> **The exercise**
Reproduce, word for word, only the lines from the one containing "hole, then down" through the one containing "bpy.context.scene.collection.objects.link(empty)", both included.
---------- Data excerpt ----------
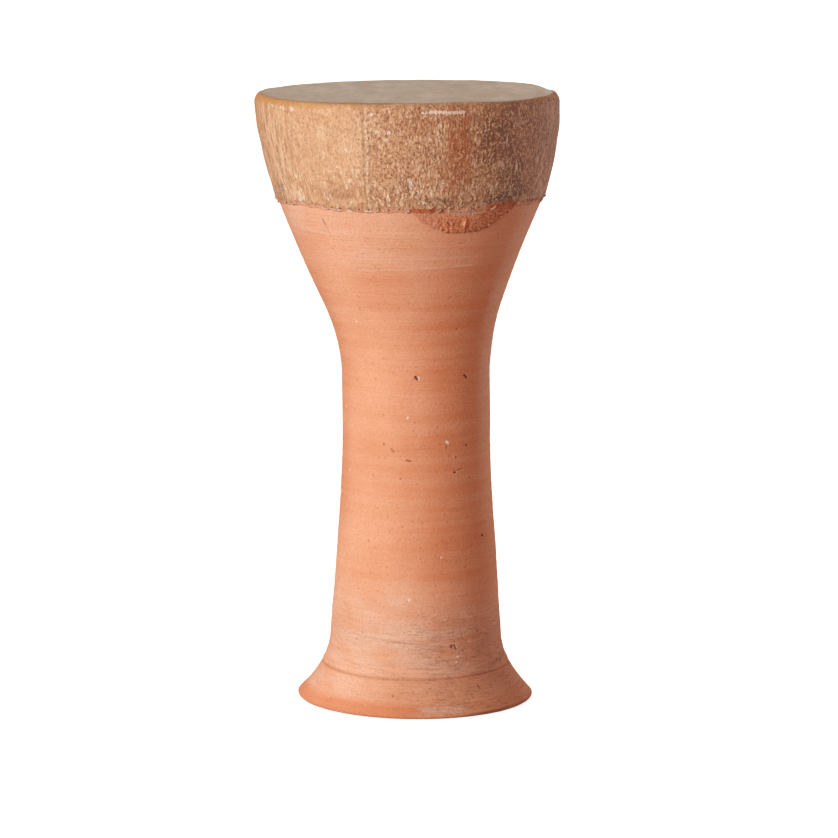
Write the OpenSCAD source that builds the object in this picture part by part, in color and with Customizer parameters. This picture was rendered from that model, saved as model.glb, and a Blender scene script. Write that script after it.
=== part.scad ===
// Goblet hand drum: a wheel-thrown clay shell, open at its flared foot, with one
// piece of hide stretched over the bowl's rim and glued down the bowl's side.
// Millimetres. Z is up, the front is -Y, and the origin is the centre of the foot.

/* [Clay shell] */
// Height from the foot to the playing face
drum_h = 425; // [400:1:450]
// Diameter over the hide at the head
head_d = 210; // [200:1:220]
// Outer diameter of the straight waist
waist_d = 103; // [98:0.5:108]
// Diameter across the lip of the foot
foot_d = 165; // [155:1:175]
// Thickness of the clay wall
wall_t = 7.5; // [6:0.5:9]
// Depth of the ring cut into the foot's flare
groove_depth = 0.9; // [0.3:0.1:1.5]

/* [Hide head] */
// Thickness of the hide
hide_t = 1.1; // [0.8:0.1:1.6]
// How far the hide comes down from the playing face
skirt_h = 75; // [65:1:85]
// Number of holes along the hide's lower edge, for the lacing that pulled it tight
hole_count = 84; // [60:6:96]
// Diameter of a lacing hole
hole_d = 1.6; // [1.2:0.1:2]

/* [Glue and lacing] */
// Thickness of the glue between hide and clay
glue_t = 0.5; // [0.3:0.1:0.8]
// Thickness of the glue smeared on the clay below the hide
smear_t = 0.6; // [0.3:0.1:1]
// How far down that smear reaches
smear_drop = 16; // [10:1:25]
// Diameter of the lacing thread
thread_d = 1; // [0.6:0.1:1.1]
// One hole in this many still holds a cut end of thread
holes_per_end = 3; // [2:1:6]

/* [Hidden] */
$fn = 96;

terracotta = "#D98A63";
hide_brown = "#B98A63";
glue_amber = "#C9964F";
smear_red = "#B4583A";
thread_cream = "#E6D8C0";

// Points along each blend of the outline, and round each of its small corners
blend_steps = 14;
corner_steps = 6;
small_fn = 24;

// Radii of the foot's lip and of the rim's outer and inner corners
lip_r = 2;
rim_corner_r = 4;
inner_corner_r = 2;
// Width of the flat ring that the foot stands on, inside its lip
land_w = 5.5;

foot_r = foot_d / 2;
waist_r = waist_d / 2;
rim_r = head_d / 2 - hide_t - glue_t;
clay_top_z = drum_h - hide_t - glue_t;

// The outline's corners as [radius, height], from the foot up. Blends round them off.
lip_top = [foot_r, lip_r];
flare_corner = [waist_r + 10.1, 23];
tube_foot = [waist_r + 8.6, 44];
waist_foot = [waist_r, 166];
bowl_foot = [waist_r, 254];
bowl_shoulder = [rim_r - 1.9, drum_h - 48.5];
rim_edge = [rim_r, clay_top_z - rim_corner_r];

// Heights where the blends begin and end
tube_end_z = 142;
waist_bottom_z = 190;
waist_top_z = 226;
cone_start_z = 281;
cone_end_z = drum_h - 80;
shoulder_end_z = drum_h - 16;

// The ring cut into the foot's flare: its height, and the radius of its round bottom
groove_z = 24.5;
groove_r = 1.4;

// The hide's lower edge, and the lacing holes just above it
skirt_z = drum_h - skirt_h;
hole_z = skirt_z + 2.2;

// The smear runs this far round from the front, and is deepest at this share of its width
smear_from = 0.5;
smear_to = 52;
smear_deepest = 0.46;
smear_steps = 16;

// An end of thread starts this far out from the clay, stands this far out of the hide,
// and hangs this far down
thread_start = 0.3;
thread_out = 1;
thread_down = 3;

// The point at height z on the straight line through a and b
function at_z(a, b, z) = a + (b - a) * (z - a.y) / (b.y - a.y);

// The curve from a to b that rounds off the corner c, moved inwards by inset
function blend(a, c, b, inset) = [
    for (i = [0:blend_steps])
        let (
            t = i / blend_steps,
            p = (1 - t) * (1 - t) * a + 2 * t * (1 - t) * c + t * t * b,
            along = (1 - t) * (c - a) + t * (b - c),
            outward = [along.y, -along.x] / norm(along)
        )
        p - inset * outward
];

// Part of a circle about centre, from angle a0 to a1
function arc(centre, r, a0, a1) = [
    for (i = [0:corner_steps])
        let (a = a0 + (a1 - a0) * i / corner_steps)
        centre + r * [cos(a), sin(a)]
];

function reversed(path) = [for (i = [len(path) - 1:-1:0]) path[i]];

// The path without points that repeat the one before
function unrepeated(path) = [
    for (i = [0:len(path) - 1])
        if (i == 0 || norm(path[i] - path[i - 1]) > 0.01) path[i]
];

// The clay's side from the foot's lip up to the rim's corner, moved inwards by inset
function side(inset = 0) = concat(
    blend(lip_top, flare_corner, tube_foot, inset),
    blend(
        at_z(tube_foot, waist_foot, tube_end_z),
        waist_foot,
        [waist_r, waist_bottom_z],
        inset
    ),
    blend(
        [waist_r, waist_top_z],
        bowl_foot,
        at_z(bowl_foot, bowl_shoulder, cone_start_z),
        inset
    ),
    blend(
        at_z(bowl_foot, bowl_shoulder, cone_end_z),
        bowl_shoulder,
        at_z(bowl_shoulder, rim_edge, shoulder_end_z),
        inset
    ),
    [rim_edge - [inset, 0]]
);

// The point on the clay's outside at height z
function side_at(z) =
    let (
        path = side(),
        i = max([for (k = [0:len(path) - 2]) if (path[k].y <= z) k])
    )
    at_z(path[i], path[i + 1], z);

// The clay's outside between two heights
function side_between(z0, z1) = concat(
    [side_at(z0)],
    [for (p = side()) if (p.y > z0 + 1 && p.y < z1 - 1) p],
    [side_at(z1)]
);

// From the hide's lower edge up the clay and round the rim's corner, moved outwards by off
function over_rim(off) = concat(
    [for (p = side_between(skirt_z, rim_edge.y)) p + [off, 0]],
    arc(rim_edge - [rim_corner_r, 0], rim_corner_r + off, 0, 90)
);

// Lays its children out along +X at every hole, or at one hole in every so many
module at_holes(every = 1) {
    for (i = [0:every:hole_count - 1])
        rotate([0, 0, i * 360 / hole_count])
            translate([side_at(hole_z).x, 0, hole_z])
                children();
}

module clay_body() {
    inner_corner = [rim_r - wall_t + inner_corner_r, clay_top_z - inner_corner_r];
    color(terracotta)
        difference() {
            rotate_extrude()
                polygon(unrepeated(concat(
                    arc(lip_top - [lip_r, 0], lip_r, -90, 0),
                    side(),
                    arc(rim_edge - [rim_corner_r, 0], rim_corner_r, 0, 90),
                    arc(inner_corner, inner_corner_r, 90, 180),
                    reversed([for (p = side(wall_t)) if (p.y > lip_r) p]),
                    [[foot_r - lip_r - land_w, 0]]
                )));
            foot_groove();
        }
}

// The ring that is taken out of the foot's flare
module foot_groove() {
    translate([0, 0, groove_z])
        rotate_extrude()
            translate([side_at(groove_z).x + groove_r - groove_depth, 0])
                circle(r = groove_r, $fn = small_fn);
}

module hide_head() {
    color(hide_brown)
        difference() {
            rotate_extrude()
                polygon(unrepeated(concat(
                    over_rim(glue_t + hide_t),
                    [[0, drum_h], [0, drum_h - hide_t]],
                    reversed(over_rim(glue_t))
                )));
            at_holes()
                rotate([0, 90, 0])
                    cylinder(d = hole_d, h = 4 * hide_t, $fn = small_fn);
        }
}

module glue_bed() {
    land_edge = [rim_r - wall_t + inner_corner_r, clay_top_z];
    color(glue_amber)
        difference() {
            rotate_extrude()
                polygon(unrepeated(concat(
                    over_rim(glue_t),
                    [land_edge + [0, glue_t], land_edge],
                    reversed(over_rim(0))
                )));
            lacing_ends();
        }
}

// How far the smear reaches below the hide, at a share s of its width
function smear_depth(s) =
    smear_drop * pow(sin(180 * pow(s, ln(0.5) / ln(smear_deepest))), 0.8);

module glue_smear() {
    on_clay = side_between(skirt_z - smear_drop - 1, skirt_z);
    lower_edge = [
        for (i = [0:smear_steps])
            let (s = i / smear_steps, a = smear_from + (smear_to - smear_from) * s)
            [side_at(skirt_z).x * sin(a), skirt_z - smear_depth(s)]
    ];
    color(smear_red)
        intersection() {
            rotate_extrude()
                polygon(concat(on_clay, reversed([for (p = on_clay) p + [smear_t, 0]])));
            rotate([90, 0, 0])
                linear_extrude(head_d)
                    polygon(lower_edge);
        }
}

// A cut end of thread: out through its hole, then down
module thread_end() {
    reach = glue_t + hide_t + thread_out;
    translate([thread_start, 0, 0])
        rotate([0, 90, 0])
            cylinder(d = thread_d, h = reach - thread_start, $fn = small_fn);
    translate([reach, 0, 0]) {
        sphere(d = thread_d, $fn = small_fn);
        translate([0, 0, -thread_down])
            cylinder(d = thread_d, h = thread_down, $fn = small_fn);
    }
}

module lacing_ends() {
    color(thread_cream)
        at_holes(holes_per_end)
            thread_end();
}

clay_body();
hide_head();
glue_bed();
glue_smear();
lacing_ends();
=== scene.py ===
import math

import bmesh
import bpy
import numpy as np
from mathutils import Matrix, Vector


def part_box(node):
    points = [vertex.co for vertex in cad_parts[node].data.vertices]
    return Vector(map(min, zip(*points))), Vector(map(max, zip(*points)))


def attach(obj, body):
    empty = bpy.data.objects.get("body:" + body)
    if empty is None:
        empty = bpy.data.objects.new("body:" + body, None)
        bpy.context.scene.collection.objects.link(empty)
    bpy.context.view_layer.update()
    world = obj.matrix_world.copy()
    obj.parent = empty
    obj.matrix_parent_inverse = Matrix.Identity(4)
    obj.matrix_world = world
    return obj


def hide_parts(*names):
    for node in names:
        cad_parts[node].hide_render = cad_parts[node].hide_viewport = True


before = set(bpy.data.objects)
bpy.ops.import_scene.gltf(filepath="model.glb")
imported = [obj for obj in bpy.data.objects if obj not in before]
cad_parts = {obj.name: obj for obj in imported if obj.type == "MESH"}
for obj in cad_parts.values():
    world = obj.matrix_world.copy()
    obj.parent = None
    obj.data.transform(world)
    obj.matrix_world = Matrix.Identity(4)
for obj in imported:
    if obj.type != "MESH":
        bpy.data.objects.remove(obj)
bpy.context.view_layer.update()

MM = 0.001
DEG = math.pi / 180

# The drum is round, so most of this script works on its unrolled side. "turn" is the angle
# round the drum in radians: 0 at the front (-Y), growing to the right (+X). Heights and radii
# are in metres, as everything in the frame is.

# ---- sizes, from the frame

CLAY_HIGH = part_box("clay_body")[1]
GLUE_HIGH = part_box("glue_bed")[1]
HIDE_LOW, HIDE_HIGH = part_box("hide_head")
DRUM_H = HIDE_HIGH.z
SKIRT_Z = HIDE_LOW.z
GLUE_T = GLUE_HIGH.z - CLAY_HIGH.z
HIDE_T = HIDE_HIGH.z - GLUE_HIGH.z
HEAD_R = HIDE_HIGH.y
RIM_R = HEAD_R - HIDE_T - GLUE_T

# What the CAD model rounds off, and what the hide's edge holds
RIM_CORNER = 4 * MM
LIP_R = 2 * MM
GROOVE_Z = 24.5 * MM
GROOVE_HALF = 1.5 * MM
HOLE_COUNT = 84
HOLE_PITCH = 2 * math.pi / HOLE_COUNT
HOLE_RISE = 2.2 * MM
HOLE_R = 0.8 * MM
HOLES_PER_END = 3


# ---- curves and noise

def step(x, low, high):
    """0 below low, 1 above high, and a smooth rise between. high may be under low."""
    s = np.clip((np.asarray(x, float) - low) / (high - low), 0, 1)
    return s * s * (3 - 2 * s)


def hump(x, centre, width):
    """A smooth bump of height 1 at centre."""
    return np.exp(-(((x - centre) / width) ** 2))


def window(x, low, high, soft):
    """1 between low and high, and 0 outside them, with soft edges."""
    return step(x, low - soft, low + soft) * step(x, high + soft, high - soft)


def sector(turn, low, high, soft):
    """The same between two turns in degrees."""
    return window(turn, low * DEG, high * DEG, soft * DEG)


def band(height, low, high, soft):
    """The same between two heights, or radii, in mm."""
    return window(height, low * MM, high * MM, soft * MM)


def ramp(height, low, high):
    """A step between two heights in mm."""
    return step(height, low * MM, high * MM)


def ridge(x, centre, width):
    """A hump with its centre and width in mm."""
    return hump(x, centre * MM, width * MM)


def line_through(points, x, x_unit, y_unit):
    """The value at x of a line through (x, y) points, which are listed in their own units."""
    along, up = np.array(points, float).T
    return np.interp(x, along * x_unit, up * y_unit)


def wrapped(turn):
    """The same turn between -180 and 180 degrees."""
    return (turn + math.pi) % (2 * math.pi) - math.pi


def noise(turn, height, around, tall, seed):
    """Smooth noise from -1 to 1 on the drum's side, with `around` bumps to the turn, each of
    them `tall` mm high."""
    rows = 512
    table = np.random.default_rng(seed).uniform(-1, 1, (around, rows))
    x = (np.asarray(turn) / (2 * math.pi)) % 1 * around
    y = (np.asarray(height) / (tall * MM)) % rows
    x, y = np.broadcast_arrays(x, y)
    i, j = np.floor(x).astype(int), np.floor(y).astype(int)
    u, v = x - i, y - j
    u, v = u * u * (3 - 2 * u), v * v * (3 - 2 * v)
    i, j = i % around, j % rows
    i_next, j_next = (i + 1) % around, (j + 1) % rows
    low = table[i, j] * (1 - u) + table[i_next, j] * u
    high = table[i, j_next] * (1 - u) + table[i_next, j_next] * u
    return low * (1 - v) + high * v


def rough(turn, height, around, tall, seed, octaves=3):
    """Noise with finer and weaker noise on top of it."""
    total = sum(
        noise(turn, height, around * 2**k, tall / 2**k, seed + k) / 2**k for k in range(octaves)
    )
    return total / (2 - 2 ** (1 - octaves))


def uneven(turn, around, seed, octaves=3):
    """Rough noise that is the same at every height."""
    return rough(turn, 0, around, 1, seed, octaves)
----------
> **Output for this exercise**
// A cut end of thread: out through its hole, then down
module thread_end() {
    reach = glue_t + hide_t + thread_out;
    translate([thread_start, 0, 0])
        rotate([0, 90, 0])
            cylinder(d = thread_d, h = reach - thread_start, $fn = small_fn);
    translate([reach, 0, 0]) {
        sphere(d = thread_d, $fn = small_fn);
        translate([0, 0, -thread_down])
            cylinder(d = thread_d, h = thread_down, $fn = small_fn);
    }
}

module lacing_ends() {
    color(thread_cream)
        at_holes(holes_per_end)
            thread_end();
}

clay_body();
hide_head();
glue_bed();
glue_smear();
lacing_ends();
=== scene.py ===
import math

import bmesh
import bpy
import numpy as np
from mathutils import Matrix, Vector


def part_box(node):
    points = [vertex.co for vertex in cad_parts[node].data.vertices]
    return Vector(map(min, zip(*points))), Vector(map(max, zip(*points)))


def attach(obj, body):
    empty = bpy.data.objects.get("body:" + body)
    if empty is None:
        empty = bpy.data.objects.new("body:" + body, None)
        bpy.context.scene.collection.objects.link(empty)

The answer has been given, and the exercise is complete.